Aim
Check each line of the material. Copy those containing "joints".

(Stored entries)
☆ ☆ ☆ ☆ ☆

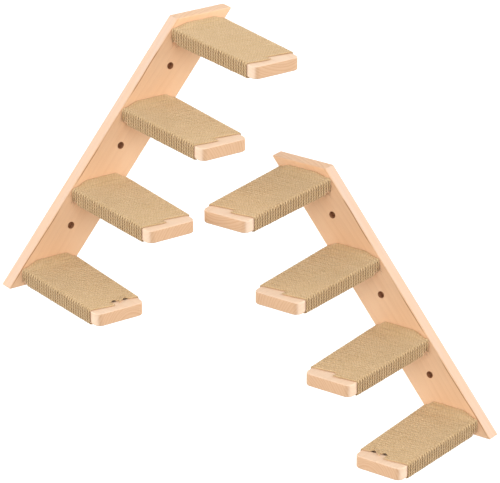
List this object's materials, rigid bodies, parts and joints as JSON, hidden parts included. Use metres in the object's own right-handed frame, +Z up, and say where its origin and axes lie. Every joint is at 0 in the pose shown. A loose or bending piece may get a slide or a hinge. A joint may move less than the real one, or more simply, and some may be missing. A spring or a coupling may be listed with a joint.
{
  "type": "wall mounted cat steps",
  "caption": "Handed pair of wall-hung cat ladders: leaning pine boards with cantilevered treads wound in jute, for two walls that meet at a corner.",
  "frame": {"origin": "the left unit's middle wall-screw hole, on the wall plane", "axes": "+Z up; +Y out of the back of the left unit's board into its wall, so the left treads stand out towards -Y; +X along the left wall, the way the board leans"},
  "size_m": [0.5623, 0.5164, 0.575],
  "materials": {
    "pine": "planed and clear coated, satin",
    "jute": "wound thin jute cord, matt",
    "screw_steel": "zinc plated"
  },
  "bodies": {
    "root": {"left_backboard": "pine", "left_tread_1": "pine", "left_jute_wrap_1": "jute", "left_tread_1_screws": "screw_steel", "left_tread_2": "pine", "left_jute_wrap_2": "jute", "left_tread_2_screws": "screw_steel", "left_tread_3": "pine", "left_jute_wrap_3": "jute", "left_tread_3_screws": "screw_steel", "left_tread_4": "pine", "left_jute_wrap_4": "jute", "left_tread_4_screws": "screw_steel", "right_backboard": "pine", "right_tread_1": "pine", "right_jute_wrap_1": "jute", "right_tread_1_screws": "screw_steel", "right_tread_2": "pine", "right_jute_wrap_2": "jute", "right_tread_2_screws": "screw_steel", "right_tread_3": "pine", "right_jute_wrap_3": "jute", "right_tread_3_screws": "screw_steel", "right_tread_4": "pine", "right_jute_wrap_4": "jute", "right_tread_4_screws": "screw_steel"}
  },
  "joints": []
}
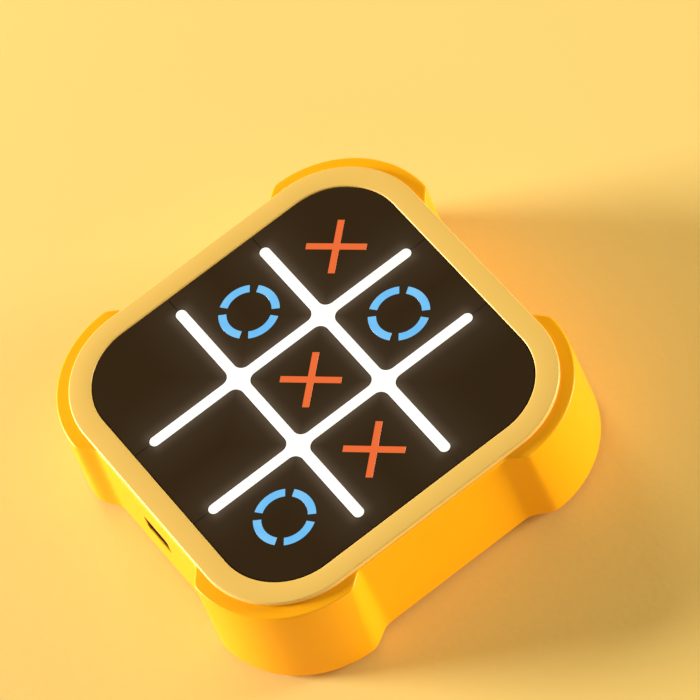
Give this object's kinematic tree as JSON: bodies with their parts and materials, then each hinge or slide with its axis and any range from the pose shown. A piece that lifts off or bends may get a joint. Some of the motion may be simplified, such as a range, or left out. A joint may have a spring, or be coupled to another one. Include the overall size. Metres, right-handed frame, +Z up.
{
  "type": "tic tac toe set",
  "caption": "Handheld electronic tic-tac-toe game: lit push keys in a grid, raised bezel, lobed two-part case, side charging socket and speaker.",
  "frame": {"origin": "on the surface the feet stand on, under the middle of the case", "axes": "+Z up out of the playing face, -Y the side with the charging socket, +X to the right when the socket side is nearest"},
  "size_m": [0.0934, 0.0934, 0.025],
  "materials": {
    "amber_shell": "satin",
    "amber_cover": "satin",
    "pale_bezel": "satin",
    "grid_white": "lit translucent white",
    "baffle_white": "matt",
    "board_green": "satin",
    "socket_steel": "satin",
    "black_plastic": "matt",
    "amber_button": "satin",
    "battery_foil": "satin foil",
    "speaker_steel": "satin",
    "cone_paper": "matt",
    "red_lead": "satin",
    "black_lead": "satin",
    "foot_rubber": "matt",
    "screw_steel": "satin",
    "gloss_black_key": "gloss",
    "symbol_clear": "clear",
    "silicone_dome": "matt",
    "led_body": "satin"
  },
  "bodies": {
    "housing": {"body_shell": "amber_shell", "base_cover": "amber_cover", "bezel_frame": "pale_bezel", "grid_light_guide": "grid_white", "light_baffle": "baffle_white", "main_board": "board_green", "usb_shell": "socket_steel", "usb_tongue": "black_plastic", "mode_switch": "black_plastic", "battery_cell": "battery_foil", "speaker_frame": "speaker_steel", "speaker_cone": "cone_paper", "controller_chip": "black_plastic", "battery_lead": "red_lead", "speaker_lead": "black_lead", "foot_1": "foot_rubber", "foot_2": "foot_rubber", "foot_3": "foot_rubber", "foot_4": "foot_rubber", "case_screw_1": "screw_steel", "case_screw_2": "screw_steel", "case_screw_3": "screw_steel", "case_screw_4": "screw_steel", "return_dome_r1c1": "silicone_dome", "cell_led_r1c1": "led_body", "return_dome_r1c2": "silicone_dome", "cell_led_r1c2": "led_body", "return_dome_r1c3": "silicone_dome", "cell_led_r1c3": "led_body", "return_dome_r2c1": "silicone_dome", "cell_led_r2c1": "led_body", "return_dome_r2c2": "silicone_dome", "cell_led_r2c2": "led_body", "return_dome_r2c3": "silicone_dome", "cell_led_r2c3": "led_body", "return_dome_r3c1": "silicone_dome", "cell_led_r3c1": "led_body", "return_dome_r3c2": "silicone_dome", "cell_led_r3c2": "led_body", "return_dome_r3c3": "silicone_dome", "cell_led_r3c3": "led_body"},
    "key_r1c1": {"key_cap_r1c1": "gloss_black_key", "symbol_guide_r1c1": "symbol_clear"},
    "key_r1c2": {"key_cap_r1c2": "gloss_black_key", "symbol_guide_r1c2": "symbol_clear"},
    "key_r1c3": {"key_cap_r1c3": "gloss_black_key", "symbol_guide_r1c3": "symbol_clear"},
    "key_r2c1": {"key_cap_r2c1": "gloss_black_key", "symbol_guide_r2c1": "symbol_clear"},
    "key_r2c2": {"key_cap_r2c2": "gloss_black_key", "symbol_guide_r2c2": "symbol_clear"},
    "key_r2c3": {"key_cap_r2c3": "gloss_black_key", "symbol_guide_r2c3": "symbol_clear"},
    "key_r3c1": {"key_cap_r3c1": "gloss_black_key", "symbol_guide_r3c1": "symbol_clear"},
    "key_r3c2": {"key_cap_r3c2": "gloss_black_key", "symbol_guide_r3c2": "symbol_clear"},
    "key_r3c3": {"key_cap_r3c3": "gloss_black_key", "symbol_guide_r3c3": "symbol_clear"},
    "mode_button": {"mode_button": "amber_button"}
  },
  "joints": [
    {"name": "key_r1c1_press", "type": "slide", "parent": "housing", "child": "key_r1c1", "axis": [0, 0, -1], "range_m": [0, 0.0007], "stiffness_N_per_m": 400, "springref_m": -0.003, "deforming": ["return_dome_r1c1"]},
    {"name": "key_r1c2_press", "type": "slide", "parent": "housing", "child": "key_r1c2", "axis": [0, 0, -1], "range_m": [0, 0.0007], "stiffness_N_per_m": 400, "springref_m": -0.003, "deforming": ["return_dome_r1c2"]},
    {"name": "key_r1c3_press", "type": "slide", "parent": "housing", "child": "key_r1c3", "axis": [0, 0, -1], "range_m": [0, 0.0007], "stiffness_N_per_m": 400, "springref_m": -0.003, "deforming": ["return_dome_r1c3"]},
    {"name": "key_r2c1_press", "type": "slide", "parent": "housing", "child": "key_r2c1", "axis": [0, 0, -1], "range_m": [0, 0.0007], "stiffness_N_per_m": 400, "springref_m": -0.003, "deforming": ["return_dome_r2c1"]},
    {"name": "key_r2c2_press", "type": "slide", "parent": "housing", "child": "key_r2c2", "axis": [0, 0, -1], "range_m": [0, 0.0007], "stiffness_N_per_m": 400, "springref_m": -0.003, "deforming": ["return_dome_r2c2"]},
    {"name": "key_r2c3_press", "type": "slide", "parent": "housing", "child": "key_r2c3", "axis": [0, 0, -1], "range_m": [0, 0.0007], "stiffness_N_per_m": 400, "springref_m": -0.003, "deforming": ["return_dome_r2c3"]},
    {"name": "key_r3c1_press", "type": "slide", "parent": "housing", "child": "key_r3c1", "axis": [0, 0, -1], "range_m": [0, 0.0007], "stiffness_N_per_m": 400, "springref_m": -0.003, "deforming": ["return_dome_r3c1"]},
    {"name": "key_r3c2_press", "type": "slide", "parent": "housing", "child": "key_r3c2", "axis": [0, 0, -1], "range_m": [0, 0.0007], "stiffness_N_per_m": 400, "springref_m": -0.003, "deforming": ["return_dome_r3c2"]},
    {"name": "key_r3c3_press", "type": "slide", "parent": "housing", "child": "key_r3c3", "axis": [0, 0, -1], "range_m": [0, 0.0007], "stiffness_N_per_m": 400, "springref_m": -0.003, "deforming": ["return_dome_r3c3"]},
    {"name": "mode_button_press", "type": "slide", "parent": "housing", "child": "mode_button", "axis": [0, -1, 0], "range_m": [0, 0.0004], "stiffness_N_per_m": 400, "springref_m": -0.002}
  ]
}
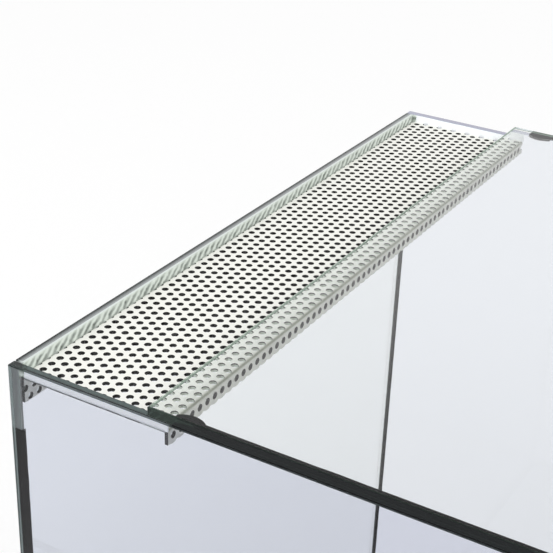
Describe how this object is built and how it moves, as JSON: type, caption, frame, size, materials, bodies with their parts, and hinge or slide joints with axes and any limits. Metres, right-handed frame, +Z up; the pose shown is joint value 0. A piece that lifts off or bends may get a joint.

☆ ☆ ☆ ☆ ☆

The completed task
List this object's materials, rigid bodies, parts and joints as JSON, hidden parts included. Use metres in the object's own right-handed frame, +Z up, and say where its origin and axes lie. Every joint is at 0 in the pose shown. A loose or bending piece may get a slide or a hinge. A joint may move less than the real one, or more simply, and some may be missing. A spring or a coupling may be listed with a joint.
  "joints": []
  "joints": [
Describe how this object is built and how it moves, as JSON: type, caption, frame, size, materials, bodies with their parts, and hinge or slide joints with axes and any limits. Metres, right-handed frame, +Z up; the pose shown is joint value 0. A piece that lifts off or bends may get a joint.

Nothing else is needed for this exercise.